DI FEDERICO ZAMBONI
ilribelle.com
Le truppe del PdL silurano il dl Sviluppo, ma è un attacco suicida. Che fa comodo sia a Berlusconi che a Monti
Chi dà retta agli editorialisti del Corriere o di Repubblica la chiami pure dietrologia, e si conceda l’ennesimo sorrisino di sufficienza. Allo stesso modo, continui a credere che Berlusconi è un mattoide fuori controllo. E che tra i diversi partiti non ci sono stati accordi sottobanco per assecondare l’avvento di Mario Monti a Palazzo Chigi.
Per loro il “sistema” non esiste e quelli che pensano di sì sono dei poveri sciocchi, più o meno complottisti. Ma se invece si è aperti a un ragionamento fuori dagli schemi, ecco un’interpretazione alternativa a quella che si sta leggendo altrove e che riduce tutto a una ripicca per le dichiarazioni di Passera che in Tv, ad Agorà, aveva definito «controproducente» per l’Italia l’eventuale ritorno in campo di Berlusconi.
Mettiamo insieme un po’ di tessere del mosaico, allora. E cominciamo da una domanda: arrivati dove siamo adesso, ovvero a ridosso della fine della legislatura, chi sarebbe danneggiato da una crisi di governo e da un ritorno accelerato alle urne? La risposta è molteplice, ma va nella medesima direzione. Che è quella di favorire gli esponenti più alti delle diverse forze in gioco.
Primo: certamente non ne esce sminuito Monti, che anzi verrebbe fatto passare per la vittima incolpevole di un ammutinamento della masnada PdL, e che quindi avrebbe buon gioco a ribadire la necessità di un governo stabile/blindato, e all’occorrenza di “responsabilità nazionale”, per la prossima legislatura. Secondo: Bersani, che è organico al progetto lib-lab (molto lib e poco lab) impostato da Prodi ed estremizzato da Monti, se ne avvantaggerebbe in quanto leader del partito di maggioranza relativa. Terzo: la definitiva disintegrazione del PdL odierno, che ormai è solo d’intralcio e che sta diventando sempre più inaffidabile a causa delle faide interne, libera Berlusconi dall’ingombrante presenza dei cortigiani del passato, facilitandolo nell’atteggiarsi a demiurgo di un soggetto nuovo. Per il quale, nella congiuntura politica attuale, una sconfitta elettorale sarebbe così annunciata da non costituire una tragedia, ossia una delegittimazione completa e irreversibile.

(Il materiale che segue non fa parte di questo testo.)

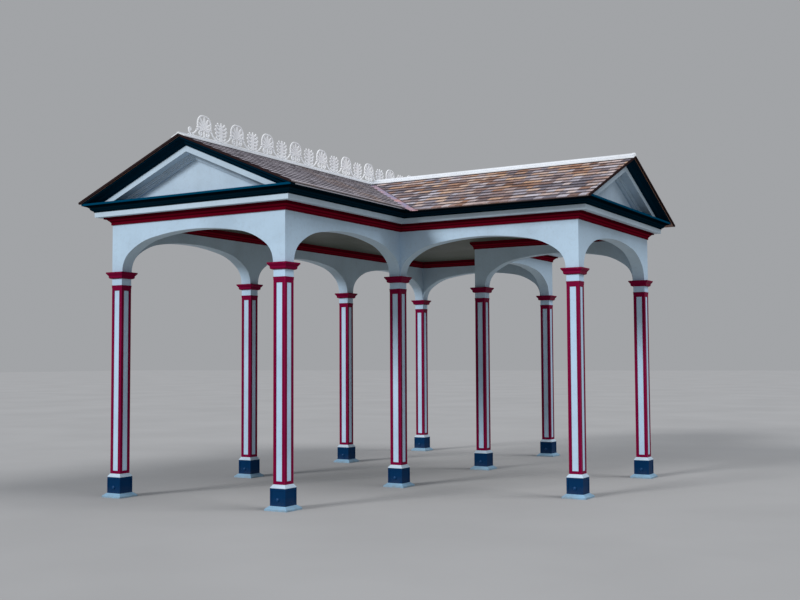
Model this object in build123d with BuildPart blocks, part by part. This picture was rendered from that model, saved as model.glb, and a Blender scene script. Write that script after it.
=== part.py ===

Inizia ad essere chiaro, il disegno? Chi avesse dei dubbi sulla disponibilità del Cavaliere a piegarsi alle strategie altrui, è invitato a ricordarsi che il precedente c’è già. Ed è tanto smaccato da risultare indiscutibile. Basta riandare a un anno fa, quando lui si fece da parte, con sorprendente arrendevolezza, spianando la strada a Monti. Questa levata di scudi al Senato, inoltre, mira a restituire un pizzico di (finta) autonomia al PdL, per provare a blandire il suo elettorato delusissimo e spingerlo a un rinnovato consenso, evitando che si rivolga altrove e in particolare al M5S.
Insomma: far cadere il governo sarebbe il canto del cigno – o piuttosto l’estremo starnazzare del pollo – del vecchio PdL. Una rissa finale che si risolve in un massacro suicida. Come è logico in una guerra che non ha più bisogno di quella compagnia di ventura mal assortita, zeppa di ex An a fine carriera e di ex Forza Italia a contratto scaduto, dal momento che ormai può contare su un esercito di gran lunga più disciplinato.